At great length the plaintiffs argue that the amount or volume awarded by the 1927 decree to the reservoirs of the Great Plains System — which name the parties give to the Arkansas Valley Sugar Beet and Irrigating Land Company — is excessive, far beyond what the evidence justifies. Plaintiffs say that this defendant, in planning and constructing its ditches, canals and reservoirs of such great length and dimensions; in diverting water from the various sources of supply an inordinate volume of waters so greatly in excess of that stored in its reservoirs and spread upon the land; and in being unable to make beneficial use of the same but losing by seepage, evaporation and otherwise the greater part actually diverted, is guilty of manifest waste. And they say that the trial court should have so found. As to this and other assignments of error directed to the findings of fact made by two different referees and approved by two different judges of the trial court, we say that such findings should not be lightly set aside, but only if manifest error is disclosed by the entire record.
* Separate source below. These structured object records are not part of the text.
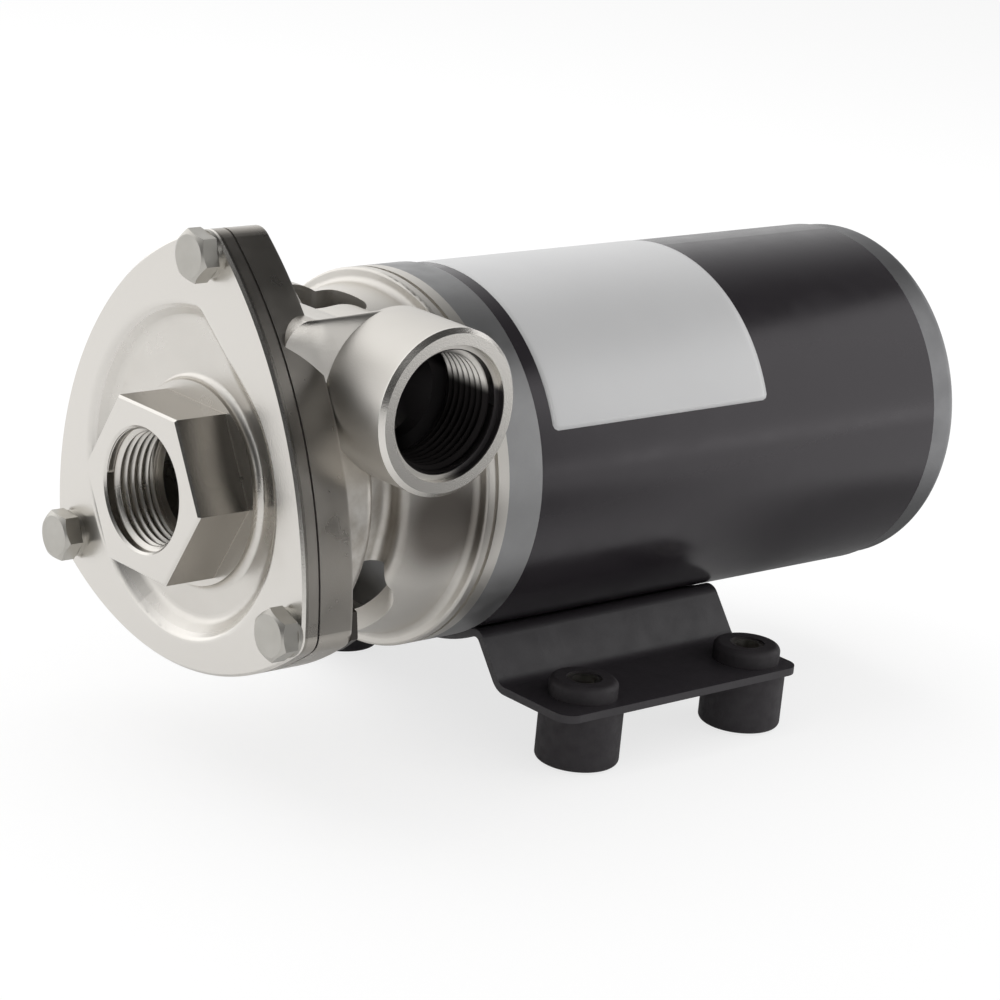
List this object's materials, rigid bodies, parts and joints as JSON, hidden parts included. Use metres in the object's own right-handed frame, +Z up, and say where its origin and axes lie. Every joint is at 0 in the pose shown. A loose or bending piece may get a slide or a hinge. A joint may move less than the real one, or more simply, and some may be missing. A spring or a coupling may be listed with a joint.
{
  "type": "centrifugal pump",
  "caption": "Close-coupled stainless centrifugal pump on a cylindrical direct-current motor, with side outlet, axial inlet and a bracket on rubber feet.",
  "frame": {"origin": "centre of the four base holes, on the floor under the rubber feet", "axes": "+X along the shaft from the inlet towards the motor's rear, +Y away from the outlet, +Z up"},
  "size_m": [0.212, 0.1056, 0.1178],
  "materials": {
    "cast_stainless": "bead-blasted casting with machined port faces",
    "cast_aluminium": "satin",
    "shell_paint": "semi-gloss black",
    "bracket_paint": "satin black",
    "black_rubber": "matt",
    "bright_steel": "satin",
    "impeller_steel": "cast, satin",
    "dark_steel": "dark, oiled",
    "spring_steel": "drawn wire",
    "lamination_steel": "laminated",
    "copper": "enamelled copper",
    "holder_brass": "pressed brass",
    "brush_carbon": "carbon",
    "ferrite": "sintered ferrite",
    "seat_ceramic": "lapped",
    "card_laminate": "phenolic sheet"
  },
  "bodies": {
    "pump_body": {"front_cover": "cast_stainless", "pump_casing": "cast_stainless", "front_end_bell": "cast_aluminium", "rear_end_bell": "cast_aluminium", "motor_shell": "shell_paint", "mounting_bracket": "bracket_paint", "rubber_foot_1": "black_rubber", "rubber_foot_2": "black_rubber", "rubber_foot_3": "black_rubber", "rubber_foot_4": "black_rubber", "cable_grommet": "black_rubber", "cover_gasket": "black_rubber", "seal_seat_cup": "black_rubber", "cover_bolt_1": "bright_steel", "cover_bolt_2": "bright_steel", "cover_bolt_3": "bright_steel", "cover_washer_1": "bright_steel", "cover_washer_2": "bright_steel", "cover_washer_3": "bright_steel", "foot_sleeve_1": "bright_steel", "foot_sleeve_2": "bright_steel", "foot_sleeve_3": "bright_steel", "foot_sleeve_4": "bright_steel", "bearing_front": "bright_steel", "bearing_rear": "bright_steel", "cover_nut_2": "dark_steel", "cover_nut_3": "dark_steel", "tie_bolt_1": "dark_steel", "tie_bolt_2": "dark_steel", "bracket_screw_1": "dark_steel", "bracket_screw_2": "dark_steel", "wave_washer": "spring_steel", "brush_holder_1": "holder_brass", "brush_holder_2": "holder_brass", "field_magnet_1": "ferrite", "field_magnet_2": "ferrite", "seal_seat_ring": "seat_ceramic", "brush_card": "card_laminate"},
    "rotor": {"shaft": "bright_steel", "impeller": "impeller_steel", "impeller_nut": "bright_steel", "seal_head": "brush_carbon", "seal_spring": "spring_steel", "slinger": "black_rubber", "armature_core": "lamination_steel", "armature_windings": "copper", "commutator": "copper"},
    "brush_upper": {"brush_1": "brush_carbon", "brush_spring_1": "spring_steel"},
    "brush_lower": {"brush_2": "brush_carbon", "brush_spring_2": "spring_steel"}
  },
  "joints": [
    {"name": "rotor_spin", "type": "hinge", "parent": "pump_body", "child": "rotor", "pos_m": [0, 0, 0.062], "axis": [1, 0, 0], "continuous": true},
    {"name": "brush_upper_slide", "type": "slide", "parent": "pump_body", "child": "brush_upper", "axis": [0, 0, 1], "range_m": [0, 0.003], "stiffness_N_per_m": 150, "springref_m": -0.02, "deforming": ["brush_spring_1"]},
    {"name": "brush_lower_slide", "type": "slide", "parent": "pump_body", "child": "brush_lower", "axis": [0, 0, -1], "range_m": [0, 0.003], "stiffness_N_per_m": 150, "springref_m": -0.02, "deforming": ["brush_spring_2"]}
  ]
}
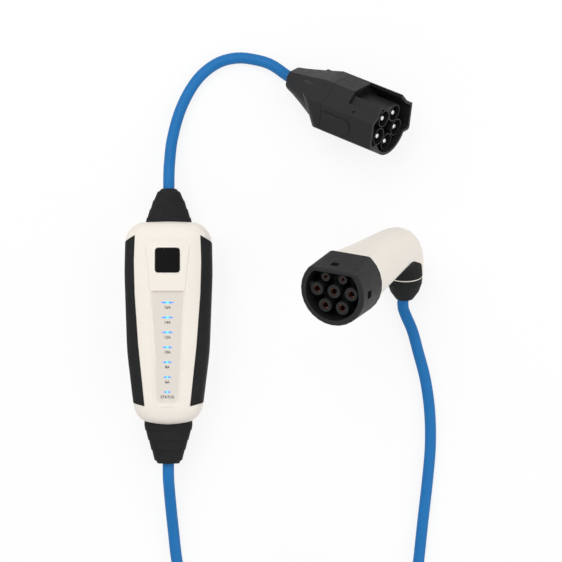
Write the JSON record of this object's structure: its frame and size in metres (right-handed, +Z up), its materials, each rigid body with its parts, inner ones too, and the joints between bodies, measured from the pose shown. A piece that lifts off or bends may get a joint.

Our examination of this voluminous record, the abstract of which consists of three large bound volumes, convinces us that such findings should not be set aside. The evidence was in conflict in some particulars and in other particulars not. The referees and trial judges were and are in much better position and better qualified to determine these questions of fact than we are. The case has been hotly contested from the inception to the close by able and diligent counsel. Referees and trial judges are experienced and learned in the law of water right adjudications. It would be useless for us to comment upon the evidence and to do so would be practically impossible. We merely add, what probably should have been earlier said, that the parties are in accord, because of the opinion in the Holbrook case and for other reasons not necessary to mention, that the controversy as between the plaintiffs and the defendants other than the Great Plains System, is moot, and that the questions for determination are those concerning only the plaintiffs on the one side and the Great Plains System on the other.
Considering the entire record we believe that the parties have had a fair hearing and that the evidence justifies the findings. The decree entered thereon is therefore affirmed.
MR. JUSTICE ADAMS, sitting for MR. CHIEF JUSTICE WHITFORD, MR. JUSTICE BUTLER and MR. JUSTICE ALTER concur.